Who couldn’t be sucked into Whitby’s atmospheric charm? The cliff top abbey ruins looking forlornly out across the crashing waves of the North Sea were enough to inspire Bram Stoker to stay and pen his famous Victorian novel Dracula from a hotel here. The old town beneath the abbey has some lovely streets to explore and the wide, sandy beach on West Cliff, with its backdrop of colourful beach huts, stretches for miles. We like Sanders Yard Café for its informal atmosphere – no problems heading here in sandy, wet wellies.
Fabulous stretches of golden sandy beaches, a magnificent harbour and entertainment if you want it, Bridlington has got so much to offer. Its award-winning beach chalets on Princess Mary Promenade near South Bay are a favourite with us. Bridlington seems to have its own microclimate – when there’s sea fret further up the coast, the sun still seems to shine on Brid. There’s a new multi-million pound leisure centre (opening May 2016) with a wave pool and climbing wall if it does rain. Lovely old town with some beautiful Georgian architecture, cafés, galleries and shops.
For a quaint old fashioned feel, Filey is an unspoilt little resort, no dazzling arcades, just a few small rides along the promenade for younger children. Head up to the boating lake where you can take out pedaloes, or when the tide is out go for a walk along Filey Brigg, a low headland jutting out into Filey bay with great views to Flamborough and Bempton Cliffs and north to Scarborough.
Scratch beneath the surface of the seafront arcades and Scarborough has plenty of hidden gems; most obviously its two beautiful sweeping bays but also a historic castle perched high on the headland, a pretty Georgian old town, a great art gallery, and the Rotunda Museum. Also check out Peasholm Park in North Bay to hire boats on the lake or watch their Naval Warfare events in the summer months. If you’re here early, you’ll see fisherman hauling in their catch in the harbour. Scarborough has a unique game fishing history and in its 1930s heyday, wealthy aristocrats and military officers would descend on the town to practise the sport. For a fascinating look at this aspect of Scarborough’s history, pick up a copy of Robert Hudson’s The Dazzle. You’ll see Scarborough in a different light. For ice creams (we’re talking Knickerbocker Glories and soda floats) head to Alonzi’s Harbour Bar, a 1950s style milk bar. Other good cafés are The Watermark Café, Eat Me Café, near the train station, which serves a multi-cultural menu and independent coffee shop Greensmith and Thackwray on St Nicholas Street.
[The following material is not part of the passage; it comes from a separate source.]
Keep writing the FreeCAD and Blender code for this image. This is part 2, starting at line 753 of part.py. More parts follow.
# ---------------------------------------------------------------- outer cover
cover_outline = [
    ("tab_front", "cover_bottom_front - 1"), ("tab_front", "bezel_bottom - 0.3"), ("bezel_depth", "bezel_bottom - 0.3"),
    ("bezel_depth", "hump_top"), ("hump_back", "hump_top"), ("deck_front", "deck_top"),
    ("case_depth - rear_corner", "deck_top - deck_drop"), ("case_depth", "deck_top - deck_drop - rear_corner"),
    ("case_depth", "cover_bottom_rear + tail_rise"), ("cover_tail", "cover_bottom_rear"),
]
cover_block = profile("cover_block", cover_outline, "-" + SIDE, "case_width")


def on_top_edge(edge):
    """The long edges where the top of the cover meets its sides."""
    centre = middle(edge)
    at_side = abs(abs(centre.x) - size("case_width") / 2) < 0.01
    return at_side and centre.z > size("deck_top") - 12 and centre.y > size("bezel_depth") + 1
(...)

The picture-postcard Runswick Bay is undeniably lovely with pretty houses clinging to the coastal cliffs, and a wide sandy beach with a cafe that almost spills out onto the sand itself. If you’re a walker, the village is on the Cleveland Way trail. You can take a walk from Runswick Bay along the dramatic cliff top trail to Port Mulgrave and Staithes. We’ve recently done kayaking here as there are kayaks on the beach available to hire by the hour. Also check out the Sailing Club – they do lessons and have great facilities for members.
South Landing, Flamborough
Nominated as one of Countryfile’s top five beaches 2015/2016, South Landing is a beautiful little sandy, shingle and pebble beach surrounded by white chalk cliffs. It is a haven for all sorts of wildlife including birds, whales, seals, porpoises, puffins. It’s an excellent beach to visit in spring when the tide is low as this uncovers a huge variety of interesting marine life so bring your fishing nets for a bit of rock pooling. Park your car in the pay & display car park next to the Living Seas Centre which is worth a visit. It has lots of information about the wildlife here as well as regular activities like seashore safaris. There are toilets here and you can grab drinks and biscuits from their vending machine.
ROBIN HOOD’S BAY
Situated at the end of the Coast to Coast route is Robin Hood’s Bay so don’t be surprised to see weary walkers who have just completed the 192-mile trek, dipping their toes in the icy sea water. The village is great for rock-pooling, fossil hunting and meandering along its narrow cobbled streets. The National Trust run a visitor centre in the Old Coastguard Station which explains the unique geology of this coastline through plenty of hands-on exhibit. Walk up to Swell, a café bar and shop, listed as one of the top 10 seaside venues with fantastic views from its outside terrace. If you fancy camping then the family-run Hooks House Farm has good pitches and facilities, great views of Robin Hood’s Bay and is a stroll through a couple of fields from the shops.